Your task is to quote, unchanged, only the lines from the one with "Continue the FreeCAD" through the one with "HATCH_GAP = 2.5", both ends included.

• _Recorded data_:
- - - - - - -

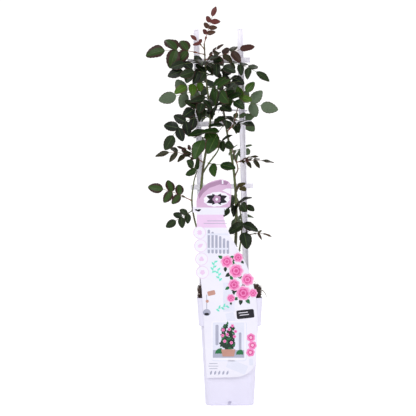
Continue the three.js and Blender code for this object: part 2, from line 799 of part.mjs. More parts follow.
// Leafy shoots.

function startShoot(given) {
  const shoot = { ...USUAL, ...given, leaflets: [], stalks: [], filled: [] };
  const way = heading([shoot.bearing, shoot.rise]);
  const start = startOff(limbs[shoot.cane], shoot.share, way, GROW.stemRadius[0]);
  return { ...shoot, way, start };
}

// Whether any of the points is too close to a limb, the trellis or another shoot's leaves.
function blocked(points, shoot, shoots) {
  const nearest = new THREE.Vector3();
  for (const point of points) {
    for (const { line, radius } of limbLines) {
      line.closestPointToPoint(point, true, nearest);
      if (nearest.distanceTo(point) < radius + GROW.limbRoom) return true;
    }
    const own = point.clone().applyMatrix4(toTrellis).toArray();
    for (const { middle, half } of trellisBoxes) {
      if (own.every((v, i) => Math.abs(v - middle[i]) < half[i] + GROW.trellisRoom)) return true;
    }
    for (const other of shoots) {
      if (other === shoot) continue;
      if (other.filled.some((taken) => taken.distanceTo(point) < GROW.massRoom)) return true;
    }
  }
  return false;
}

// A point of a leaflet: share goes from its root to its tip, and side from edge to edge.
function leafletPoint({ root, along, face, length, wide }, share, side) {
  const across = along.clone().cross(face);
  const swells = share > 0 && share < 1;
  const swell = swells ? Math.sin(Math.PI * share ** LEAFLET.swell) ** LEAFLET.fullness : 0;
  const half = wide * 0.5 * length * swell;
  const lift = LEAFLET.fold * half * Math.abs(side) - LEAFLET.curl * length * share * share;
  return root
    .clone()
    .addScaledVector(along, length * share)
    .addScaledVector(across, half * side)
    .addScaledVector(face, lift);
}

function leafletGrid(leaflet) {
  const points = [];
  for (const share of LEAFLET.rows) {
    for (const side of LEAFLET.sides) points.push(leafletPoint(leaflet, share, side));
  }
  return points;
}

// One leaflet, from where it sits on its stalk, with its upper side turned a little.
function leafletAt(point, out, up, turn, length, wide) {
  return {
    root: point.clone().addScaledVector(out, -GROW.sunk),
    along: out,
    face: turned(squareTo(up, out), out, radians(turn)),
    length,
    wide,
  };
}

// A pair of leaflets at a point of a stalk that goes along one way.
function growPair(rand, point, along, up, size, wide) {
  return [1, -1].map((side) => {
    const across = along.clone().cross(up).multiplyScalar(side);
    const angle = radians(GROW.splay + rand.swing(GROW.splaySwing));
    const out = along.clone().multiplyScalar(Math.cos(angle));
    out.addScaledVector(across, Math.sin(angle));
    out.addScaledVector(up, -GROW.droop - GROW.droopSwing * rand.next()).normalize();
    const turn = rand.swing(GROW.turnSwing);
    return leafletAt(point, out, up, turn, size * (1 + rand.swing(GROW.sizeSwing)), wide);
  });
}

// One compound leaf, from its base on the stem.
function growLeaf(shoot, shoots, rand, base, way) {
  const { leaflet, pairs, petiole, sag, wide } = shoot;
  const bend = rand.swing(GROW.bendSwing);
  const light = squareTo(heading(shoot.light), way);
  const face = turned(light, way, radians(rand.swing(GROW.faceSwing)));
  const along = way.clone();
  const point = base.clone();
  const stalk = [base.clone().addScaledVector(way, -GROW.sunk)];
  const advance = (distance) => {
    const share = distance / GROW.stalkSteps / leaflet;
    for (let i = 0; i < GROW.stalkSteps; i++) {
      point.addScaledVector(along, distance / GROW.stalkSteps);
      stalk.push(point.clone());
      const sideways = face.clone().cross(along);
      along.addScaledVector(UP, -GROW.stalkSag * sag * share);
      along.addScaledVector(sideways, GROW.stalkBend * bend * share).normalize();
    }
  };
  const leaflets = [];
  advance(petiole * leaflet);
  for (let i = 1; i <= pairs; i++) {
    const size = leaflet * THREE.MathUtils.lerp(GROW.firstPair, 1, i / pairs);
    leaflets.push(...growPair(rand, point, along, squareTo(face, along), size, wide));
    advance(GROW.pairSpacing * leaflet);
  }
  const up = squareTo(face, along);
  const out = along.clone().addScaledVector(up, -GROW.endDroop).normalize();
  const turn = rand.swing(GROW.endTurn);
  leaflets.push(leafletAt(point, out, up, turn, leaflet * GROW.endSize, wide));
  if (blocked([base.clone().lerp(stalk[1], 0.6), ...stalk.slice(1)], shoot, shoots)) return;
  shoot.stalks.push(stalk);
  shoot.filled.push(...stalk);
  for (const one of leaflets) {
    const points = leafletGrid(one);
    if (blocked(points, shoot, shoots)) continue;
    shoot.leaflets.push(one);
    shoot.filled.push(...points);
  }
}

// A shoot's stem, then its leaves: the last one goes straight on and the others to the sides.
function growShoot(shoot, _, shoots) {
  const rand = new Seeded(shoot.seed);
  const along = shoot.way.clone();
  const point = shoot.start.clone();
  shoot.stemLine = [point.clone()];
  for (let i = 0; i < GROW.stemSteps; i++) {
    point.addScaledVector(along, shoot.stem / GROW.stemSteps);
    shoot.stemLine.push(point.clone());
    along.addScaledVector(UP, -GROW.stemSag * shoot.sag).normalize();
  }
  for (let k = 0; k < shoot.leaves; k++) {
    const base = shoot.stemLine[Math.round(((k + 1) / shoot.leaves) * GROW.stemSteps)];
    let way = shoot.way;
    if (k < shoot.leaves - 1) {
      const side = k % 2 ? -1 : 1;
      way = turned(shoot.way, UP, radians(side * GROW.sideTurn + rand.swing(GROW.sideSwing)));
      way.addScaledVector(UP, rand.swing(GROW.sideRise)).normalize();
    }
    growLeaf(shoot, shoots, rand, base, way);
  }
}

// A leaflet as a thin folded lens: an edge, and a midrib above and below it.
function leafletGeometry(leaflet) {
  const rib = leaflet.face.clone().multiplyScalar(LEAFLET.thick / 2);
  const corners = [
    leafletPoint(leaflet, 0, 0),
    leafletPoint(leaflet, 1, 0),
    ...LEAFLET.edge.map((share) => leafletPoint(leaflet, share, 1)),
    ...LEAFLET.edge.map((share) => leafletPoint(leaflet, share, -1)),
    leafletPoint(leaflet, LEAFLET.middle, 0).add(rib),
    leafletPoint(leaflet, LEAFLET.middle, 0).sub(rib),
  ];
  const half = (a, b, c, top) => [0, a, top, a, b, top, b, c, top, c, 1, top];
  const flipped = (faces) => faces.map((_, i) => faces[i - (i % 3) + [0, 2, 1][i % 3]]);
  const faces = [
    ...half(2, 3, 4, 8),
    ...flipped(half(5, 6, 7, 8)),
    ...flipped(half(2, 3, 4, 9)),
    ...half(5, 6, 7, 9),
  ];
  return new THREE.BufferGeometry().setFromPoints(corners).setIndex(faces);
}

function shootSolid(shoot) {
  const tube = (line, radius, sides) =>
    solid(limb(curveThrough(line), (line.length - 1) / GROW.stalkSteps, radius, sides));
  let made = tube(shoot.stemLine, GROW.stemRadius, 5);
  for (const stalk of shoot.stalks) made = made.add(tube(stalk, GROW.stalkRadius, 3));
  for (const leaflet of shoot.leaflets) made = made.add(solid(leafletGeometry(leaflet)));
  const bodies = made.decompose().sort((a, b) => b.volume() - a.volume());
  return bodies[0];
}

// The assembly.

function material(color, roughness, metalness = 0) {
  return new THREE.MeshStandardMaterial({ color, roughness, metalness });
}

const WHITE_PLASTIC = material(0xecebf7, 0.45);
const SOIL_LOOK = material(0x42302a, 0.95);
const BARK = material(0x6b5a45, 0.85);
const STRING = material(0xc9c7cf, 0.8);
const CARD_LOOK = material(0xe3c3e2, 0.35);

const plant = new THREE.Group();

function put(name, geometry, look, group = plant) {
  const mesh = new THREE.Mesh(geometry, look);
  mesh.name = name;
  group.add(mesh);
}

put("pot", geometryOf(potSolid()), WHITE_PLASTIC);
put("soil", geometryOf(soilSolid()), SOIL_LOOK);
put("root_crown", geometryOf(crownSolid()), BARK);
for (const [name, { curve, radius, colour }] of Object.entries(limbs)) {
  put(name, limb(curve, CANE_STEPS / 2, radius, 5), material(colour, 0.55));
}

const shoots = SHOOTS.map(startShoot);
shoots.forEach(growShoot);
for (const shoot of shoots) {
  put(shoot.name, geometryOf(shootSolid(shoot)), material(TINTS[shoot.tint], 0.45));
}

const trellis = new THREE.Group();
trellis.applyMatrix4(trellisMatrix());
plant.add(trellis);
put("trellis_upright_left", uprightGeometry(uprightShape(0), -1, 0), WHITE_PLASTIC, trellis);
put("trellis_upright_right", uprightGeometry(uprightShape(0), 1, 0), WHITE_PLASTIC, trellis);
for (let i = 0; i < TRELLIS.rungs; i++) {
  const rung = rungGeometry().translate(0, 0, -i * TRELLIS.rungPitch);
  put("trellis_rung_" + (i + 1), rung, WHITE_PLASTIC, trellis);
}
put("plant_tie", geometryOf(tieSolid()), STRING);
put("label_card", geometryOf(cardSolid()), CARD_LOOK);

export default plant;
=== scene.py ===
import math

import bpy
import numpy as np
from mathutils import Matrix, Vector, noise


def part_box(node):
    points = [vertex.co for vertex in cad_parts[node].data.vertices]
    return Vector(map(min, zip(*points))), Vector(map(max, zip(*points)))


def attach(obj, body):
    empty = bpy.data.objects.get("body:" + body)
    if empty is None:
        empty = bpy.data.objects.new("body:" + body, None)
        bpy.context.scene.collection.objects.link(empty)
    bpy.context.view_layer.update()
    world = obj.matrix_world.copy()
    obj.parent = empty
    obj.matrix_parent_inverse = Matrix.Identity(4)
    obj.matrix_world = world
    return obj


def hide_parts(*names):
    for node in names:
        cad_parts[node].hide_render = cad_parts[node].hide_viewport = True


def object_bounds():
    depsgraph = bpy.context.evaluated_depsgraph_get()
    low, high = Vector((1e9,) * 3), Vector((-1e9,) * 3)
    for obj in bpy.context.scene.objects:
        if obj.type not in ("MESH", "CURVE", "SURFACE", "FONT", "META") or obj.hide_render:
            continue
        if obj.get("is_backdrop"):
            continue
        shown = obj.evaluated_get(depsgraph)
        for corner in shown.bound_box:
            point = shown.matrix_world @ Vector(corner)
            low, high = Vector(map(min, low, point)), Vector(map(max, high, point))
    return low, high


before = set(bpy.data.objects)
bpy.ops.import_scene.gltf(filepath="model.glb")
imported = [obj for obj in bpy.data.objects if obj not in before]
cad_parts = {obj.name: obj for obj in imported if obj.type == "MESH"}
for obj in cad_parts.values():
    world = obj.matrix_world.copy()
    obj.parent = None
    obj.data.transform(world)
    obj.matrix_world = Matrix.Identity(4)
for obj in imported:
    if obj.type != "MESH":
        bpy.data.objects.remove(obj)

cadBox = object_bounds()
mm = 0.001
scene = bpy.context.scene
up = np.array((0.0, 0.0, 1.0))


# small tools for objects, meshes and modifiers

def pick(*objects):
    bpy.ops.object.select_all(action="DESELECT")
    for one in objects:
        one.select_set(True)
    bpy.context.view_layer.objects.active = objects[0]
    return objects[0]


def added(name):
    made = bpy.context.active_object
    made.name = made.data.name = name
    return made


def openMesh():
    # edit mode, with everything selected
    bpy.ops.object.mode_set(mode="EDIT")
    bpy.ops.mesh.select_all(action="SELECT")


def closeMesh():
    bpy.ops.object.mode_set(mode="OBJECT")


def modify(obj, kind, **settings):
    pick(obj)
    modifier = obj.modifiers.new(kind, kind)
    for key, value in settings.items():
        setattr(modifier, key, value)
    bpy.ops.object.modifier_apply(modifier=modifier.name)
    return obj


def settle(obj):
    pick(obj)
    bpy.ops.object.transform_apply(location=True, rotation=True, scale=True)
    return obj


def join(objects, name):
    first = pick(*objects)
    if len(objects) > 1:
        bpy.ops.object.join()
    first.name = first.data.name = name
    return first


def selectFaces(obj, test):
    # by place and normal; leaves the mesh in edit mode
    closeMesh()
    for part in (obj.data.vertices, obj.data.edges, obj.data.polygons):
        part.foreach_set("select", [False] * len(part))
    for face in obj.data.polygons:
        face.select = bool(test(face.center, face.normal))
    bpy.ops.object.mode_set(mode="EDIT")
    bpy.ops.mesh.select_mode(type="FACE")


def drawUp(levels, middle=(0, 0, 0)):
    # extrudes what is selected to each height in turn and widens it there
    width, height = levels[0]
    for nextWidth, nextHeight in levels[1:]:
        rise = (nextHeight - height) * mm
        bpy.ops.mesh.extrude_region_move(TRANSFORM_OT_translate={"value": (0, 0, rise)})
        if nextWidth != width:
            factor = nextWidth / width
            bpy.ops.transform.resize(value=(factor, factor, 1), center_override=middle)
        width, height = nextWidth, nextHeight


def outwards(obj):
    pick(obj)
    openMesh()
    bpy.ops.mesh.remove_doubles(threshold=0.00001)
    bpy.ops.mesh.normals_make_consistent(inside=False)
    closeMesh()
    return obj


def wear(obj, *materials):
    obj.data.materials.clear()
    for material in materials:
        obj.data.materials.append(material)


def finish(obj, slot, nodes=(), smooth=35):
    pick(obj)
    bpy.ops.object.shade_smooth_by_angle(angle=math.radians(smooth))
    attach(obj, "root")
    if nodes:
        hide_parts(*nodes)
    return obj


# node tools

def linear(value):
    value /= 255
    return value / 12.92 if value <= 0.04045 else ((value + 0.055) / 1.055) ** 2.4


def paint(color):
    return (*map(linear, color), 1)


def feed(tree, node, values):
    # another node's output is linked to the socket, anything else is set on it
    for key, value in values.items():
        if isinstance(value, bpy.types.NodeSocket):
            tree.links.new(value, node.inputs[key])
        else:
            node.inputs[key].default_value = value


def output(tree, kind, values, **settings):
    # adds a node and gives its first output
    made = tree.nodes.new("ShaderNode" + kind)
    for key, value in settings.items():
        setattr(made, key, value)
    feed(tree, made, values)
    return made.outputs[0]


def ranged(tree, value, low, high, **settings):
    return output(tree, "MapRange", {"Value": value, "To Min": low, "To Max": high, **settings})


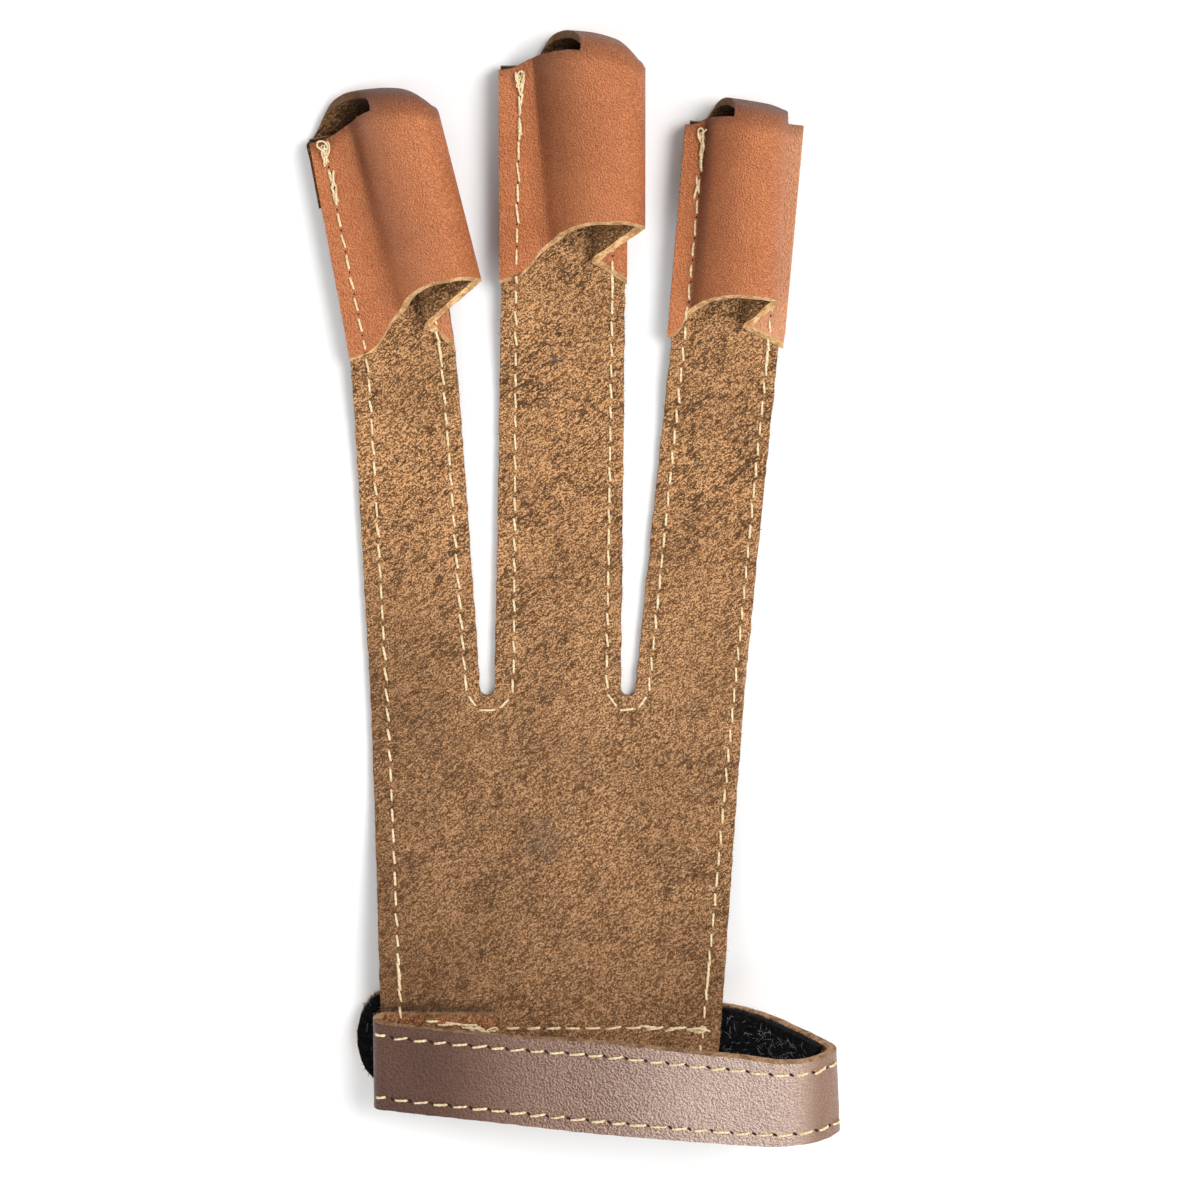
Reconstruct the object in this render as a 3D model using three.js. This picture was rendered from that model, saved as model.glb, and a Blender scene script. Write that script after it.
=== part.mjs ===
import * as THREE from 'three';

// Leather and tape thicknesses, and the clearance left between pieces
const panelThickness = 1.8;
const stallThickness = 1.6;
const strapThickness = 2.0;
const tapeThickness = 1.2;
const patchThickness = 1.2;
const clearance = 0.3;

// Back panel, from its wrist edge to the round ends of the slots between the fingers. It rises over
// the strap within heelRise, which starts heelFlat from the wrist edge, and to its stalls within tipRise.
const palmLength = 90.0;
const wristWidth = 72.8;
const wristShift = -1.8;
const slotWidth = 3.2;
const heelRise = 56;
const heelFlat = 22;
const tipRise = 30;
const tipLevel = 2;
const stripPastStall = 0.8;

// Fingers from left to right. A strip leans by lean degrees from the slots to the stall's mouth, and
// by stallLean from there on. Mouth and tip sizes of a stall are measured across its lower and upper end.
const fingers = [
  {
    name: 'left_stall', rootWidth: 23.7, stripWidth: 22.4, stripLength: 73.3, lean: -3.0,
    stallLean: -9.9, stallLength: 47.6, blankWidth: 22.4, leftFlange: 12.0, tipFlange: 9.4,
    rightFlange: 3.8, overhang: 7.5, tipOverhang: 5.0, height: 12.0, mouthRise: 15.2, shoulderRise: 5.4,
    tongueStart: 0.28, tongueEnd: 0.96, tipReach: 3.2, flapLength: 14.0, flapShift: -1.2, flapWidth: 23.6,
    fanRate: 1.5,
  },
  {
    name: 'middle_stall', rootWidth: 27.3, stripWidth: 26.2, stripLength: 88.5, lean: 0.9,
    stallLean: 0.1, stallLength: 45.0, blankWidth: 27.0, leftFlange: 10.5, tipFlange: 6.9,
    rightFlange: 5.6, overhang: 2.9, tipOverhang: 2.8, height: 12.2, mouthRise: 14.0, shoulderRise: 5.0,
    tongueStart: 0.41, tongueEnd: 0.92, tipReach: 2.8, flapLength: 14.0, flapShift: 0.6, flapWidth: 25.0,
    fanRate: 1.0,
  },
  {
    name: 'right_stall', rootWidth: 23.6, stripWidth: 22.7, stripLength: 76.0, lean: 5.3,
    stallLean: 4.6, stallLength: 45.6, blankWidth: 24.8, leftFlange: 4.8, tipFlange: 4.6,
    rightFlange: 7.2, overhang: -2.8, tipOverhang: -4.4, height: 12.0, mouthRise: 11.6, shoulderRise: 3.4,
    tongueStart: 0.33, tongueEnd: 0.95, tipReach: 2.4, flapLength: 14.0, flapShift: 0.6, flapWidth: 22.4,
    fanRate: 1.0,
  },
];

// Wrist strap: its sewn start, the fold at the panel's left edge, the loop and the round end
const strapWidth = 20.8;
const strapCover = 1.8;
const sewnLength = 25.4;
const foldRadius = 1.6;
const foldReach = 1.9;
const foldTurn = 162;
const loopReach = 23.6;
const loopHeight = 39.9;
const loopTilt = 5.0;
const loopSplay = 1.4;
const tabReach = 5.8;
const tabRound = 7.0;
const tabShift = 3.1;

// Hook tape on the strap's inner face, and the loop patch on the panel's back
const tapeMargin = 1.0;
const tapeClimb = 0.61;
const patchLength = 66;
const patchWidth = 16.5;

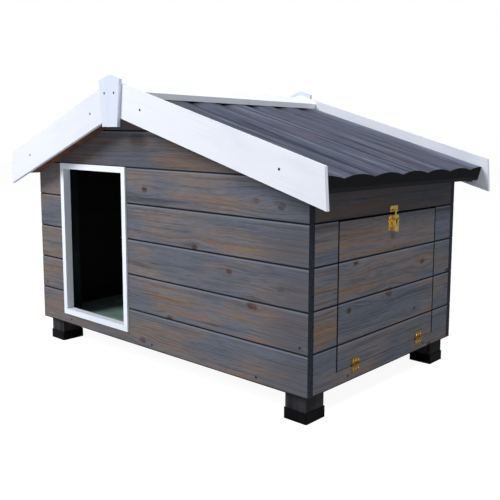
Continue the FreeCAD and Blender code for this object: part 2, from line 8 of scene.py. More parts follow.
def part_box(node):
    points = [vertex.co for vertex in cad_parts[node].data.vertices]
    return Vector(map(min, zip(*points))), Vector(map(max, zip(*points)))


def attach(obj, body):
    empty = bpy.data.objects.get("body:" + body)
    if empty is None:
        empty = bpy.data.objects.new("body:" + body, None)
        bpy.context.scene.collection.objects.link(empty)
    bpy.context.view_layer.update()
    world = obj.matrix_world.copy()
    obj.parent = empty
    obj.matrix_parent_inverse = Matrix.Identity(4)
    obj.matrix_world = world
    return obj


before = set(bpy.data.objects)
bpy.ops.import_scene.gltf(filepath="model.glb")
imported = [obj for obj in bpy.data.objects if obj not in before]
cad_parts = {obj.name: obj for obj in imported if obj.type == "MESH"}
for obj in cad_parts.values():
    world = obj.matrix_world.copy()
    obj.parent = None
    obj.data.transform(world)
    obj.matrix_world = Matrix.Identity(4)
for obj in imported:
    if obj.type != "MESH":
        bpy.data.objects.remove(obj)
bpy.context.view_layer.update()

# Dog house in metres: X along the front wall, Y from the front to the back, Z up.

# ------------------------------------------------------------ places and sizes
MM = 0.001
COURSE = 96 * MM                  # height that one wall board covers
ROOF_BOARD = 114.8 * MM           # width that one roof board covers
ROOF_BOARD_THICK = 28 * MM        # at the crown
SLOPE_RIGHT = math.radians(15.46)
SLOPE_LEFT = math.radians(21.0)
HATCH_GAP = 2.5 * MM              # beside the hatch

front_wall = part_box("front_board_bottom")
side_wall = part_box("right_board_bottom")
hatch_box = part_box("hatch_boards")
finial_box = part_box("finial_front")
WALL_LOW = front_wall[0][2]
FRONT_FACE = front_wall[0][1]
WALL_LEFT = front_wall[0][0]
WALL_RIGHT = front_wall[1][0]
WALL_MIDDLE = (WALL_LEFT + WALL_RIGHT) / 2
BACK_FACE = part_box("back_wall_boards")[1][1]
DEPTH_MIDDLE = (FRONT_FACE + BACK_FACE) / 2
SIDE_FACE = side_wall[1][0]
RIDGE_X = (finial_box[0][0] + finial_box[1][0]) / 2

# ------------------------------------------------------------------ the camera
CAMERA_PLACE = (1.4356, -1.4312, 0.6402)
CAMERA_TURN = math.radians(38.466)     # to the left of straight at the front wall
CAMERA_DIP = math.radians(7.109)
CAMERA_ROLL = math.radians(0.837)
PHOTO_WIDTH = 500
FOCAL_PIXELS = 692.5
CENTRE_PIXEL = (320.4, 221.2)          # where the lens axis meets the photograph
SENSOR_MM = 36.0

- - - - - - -

• _Complete response_:
Continue the FreeCAD and Blender code for this object: part 2, from line 8 of scene.py. More parts follow.
def part_box(node):
    points = [vertex.co for vertex in cad_parts[node].data.vertices]
    return Vector(map(min, zip(*points))), Vector(map(max, zip(*points)))


def attach(obj, body):
    empty = bpy.data.objects.get("body:" + body)
    if empty is None:
        empty = bpy.data.objects.new("body:" + body, None)
        bpy.context.scene.collection.objects.link(empty)
    bpy.context.view_layer.update()
    world = obj.matrix_world.copy()
    obj.parent = empty
    obj.matrix_parent_inverse = Matrix.Identity(4)
    obj.matrix_world = world
    return obj


before = set(bpy.data.objects)
bpy.ops.import_scene.gltf(filepath="model.glb")
imported = [obj for obj in bpy.data.objects if obj not in before]
cad_parts = {obj.name: obj for obj in imported if obj.type == "MESH"}
for obj in cad_parts.values():
    world = obj.matrix_world.copy()
    obj.parent = None
    obj.data.transform(world)
    obj.matrix_world = Matrix.Identity(4)
for obj in imported:
    if obj.type != "MESH":
        bpy.data.objects.remove(obj)
bpy.context.view_layer.update()

# Dog house in metres: X along the front wall, Y from the front to the back, Z up.

# ------------------------------------------------------------ places and sizes
MM = 0.001
COURSE = 96 * MM                  # height that one wall board covers
ROOF_BOARD = 114.8 * MM           # width that one roof board covers
ROOF_BOARD_THICK = 28 * MM        # at the crown
SLOPE_RIGHT = math.radians(15.46)
SLOPE_LEFT = math.radians(21.0)
HATCH_GAP = 2.5 * MM              # beside the hatch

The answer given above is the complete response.